Bajo el patronazgo moral de ese mismo Manuel Fraga cuya conciencia se alivia ahora con invocaciones al apóstol Santiago y a la Virgen del Pilar, la reciente convención del PP mostró de manera diáfana la aguda regresión ideológica y política que la derecha impulsa de esos mismos valores constitucionales que dice defender. Descontada la ya usual utilización del tema vasco a modo de afrodisíaco del nacionalismo español, pudimos oír como Jaime Mayor Oreja denostaba a quienes aún reivindican "la cultura política de la transición" -justamente la que engendró la Constitución como un texto abierto, consensual y flexible- y como, tras identificar a su partido con la defensa de la unidad de España, incluía a ETA, el Partido Nacionalista Vasco (PNV), Convergència i Unió (CiU), el Bloque Nacionalista Galego (BNG) y el PSOE en un "proyecto anti-PP"; o sea, anti-España...

Al día siguiente fue el propio José María Aznar en persona quien ensalzó a los suyos como los únicos garantes de la cohesión de España, y echó otra paletada de tierra sobre el pacto autonómico de hace 25 años al afirmar: "[Los populares] no nos atrincheramos en el localismo, sino que defendemos una sociedad de personas libres e iguales ante la ley, donde no tienen cabida guetos culturales ni identitarios". Si, a juicio del presidente del Gobierno, las lenguas y culturas distintas de la castellana son reductos localistas, cochambrosos muros de gueto; si -según insinuó el martes- los millones de ciudadanos que se reclaman de una identidad nacional gallega, vasca o catalana configuran atávicas tribus, reñidas con el concepto de sociedad civil; y si el presidente del máximo órgano arbitral de nuestro ordenamiento político, Manuel Jiménez de Parga, se permite menospreciar la dignidad histórica de tres comunidades autónomas con ocurrencias dignas de un columnista de La Razón, ¿qué más se necesita para activar las alarmas democráticas, para que la opinión informada y reflexiva tome conciencia del desastroso camino emprendido?

Pero lo más preocupante de la situación no son las pomposas necedades de un nacionalismo que, aunque se vista de seda, rancio se queda, sino el riesgo de que el PSOE se deje arrastrar por el remolino mediático que el PP sabe agitar como nadie, y toda la controversia preelectoral de los próximos meses quede reducida a averiguar cuál de los dos partidos es más y mejor patriota español; algo de eso planeaba ya sobre el titular de portada de EL PAÍS, el pasado domingo: PP y PSOE abren la campaña con un debate sobre la unidad de España.
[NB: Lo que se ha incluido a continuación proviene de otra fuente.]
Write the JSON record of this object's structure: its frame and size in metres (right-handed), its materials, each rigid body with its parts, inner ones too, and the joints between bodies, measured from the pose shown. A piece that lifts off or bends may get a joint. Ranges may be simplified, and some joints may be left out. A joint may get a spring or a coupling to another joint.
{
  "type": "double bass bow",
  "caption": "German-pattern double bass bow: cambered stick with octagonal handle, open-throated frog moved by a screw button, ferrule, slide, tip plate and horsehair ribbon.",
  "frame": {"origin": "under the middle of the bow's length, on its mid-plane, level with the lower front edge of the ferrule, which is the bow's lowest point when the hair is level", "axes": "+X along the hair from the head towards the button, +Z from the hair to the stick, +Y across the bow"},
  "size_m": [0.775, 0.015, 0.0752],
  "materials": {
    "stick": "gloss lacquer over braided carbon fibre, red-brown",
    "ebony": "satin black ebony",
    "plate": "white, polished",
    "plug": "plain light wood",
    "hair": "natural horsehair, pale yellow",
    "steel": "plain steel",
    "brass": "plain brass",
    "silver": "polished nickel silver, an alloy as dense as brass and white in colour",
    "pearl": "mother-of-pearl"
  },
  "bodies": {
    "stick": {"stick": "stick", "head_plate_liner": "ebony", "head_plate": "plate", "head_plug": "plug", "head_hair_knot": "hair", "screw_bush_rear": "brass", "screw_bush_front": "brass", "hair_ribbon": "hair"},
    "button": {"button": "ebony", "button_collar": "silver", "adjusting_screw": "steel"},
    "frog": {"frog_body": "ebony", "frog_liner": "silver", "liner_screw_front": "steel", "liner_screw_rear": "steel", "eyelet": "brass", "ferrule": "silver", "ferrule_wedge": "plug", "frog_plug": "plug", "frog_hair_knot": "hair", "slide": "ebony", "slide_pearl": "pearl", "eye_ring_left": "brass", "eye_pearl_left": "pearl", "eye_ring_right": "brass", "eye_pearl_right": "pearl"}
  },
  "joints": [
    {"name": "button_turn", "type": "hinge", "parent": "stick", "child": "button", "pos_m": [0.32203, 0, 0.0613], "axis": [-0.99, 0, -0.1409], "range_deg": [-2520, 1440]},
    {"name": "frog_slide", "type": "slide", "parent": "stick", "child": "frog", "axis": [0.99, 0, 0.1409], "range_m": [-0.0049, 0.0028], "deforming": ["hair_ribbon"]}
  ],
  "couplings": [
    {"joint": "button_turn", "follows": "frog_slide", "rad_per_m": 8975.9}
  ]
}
Conviene recordar que, de plantearse este duelo, la derecha lo jugaría en cancha propia, con arbitraje casero y el reglamento a favor; para los socialistas, en cambio, el margen de maniobra sería muy estrecho, y figuras como Maragall o Antich se convertirían fácilmente en munición para el adversario. Así, lo inteligente es rechazar el tramposo reto del PP, dejarle en monopolio su españolismo cerrado y excluyente e intentar la puesta en pie, sobre los cimientos de 1978, de un patriotismo del respeto y la lealtad plurinacionales.

En cuanto a la gravedad de la involución autonómica en curso, quienes me juzguen alarmista no tienen más que atender a lo que dijo el otro día en la radio Josep Piqué, cuando advirtió que una eventual reforma del Estatut podría redundar en su recorte, porque "es obvio que puede haber sectores que piensen que se ha ido demasiado lejos en la descentralización y la construcción del Estado de las autonomías...". A confesión de parte, relevación de prueba; pero basta, porque el caso Piqué bien se merece un artículo entero.

Joan Culla i Clarà es profesor de Historia Contemporánea de la UAB.